On the one hand, I agree that we need to keep the complexity from
getting out of hand. On the other hand, I wonder if this approach
isn't optimizing for the wrong case. How many machines that PG 17
will ever be run on in production will lack SSE 4.2 (for Intel)
or ARMv8 instructions (on the ARM side)? It seems like a shame
to be burdening these instructions with a subroutine call for the
benefit of long-obsolete hardware versions. Maybe that overhead
is negligible, but it doesn't sound like you tried to measure it.
I'm not quite sure what to propose instead, though. I thought for
a little bit about a configure switch to select "test first" or
"pedal to the metal". But in practice, package builders would
probably have to select the conservative "test first" option; and
we know that the vast majority of modern installations use prebuilt
packages, so it's not clear that this answer would help many people.

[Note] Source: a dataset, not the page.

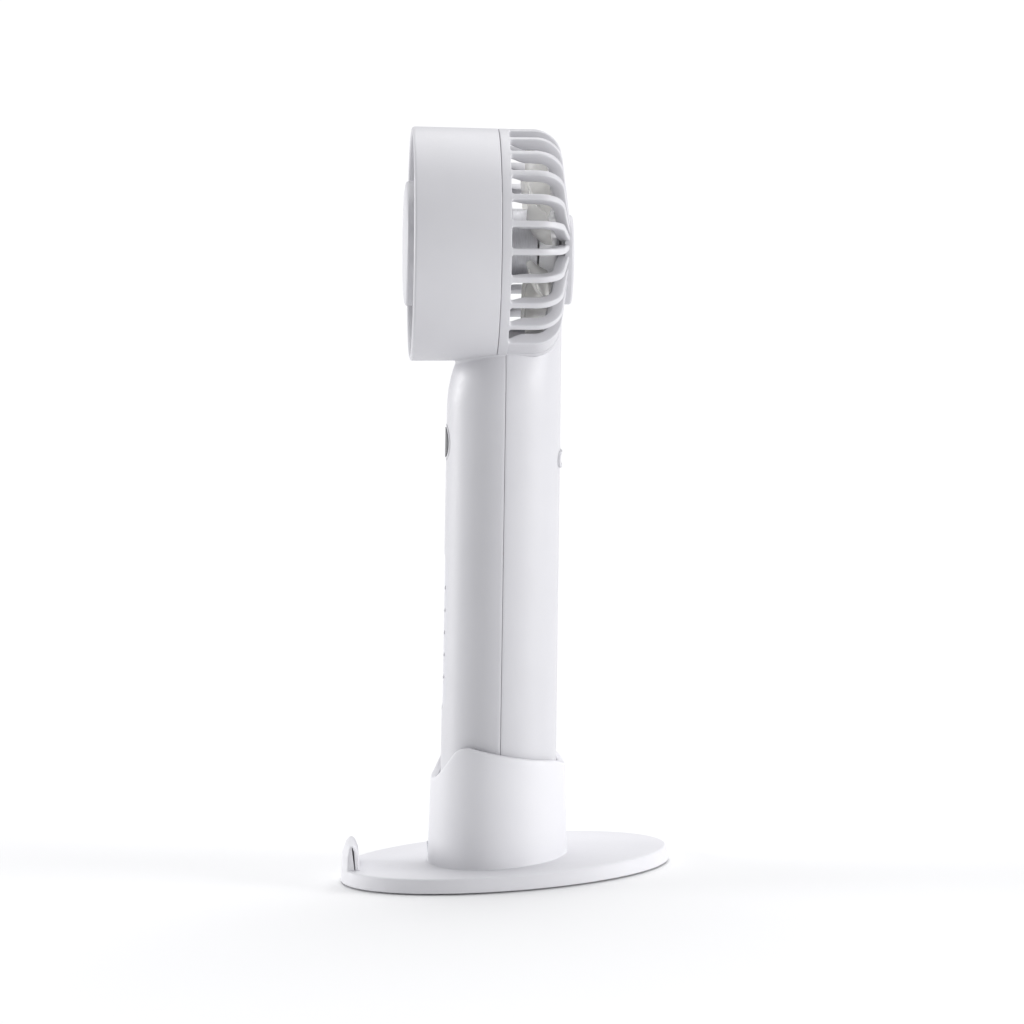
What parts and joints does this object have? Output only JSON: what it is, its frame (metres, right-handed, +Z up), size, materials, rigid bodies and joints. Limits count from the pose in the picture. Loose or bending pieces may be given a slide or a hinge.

Anyway, I agree that the cost of a one-time-per-process probe should
be negligible; it's the per-use cost that I worry about. If you can
do some measurements proving that that worry is ill-founded, then
I'm good with test-first.
regards, tom lane
On Mon, 2023-10-30 at 12:39 -0400, Tom Lane wrote:
It seems like a shame
to be burdening these instructions with a subroutine call for the
benefit of long-obsolete hardware versions.
It's already doing a call to pg_comp_crc32c_sse42() regardless, right?
I assume you are concerned about the call going through a function
pointer? If so, is it possible that setting a flag and then branching
would be better?
Also, if it's a concern, should we also consider making an inlineable
version of pg_comp_crc32c_sse42()?
Regards,
Jeff Davis
On Mon, Oct 30, 2023 at 12:39:23PM -0400, Tom Lane wrote:
On the one hand, I agree that we need to keep the complexity from
getting out of hand. On the other hand, I wonder if this approach
isn't optimizing for the wrong case. How many machines that PG 17
will ever be run on in production will lack SSE 4.2 (for Intel)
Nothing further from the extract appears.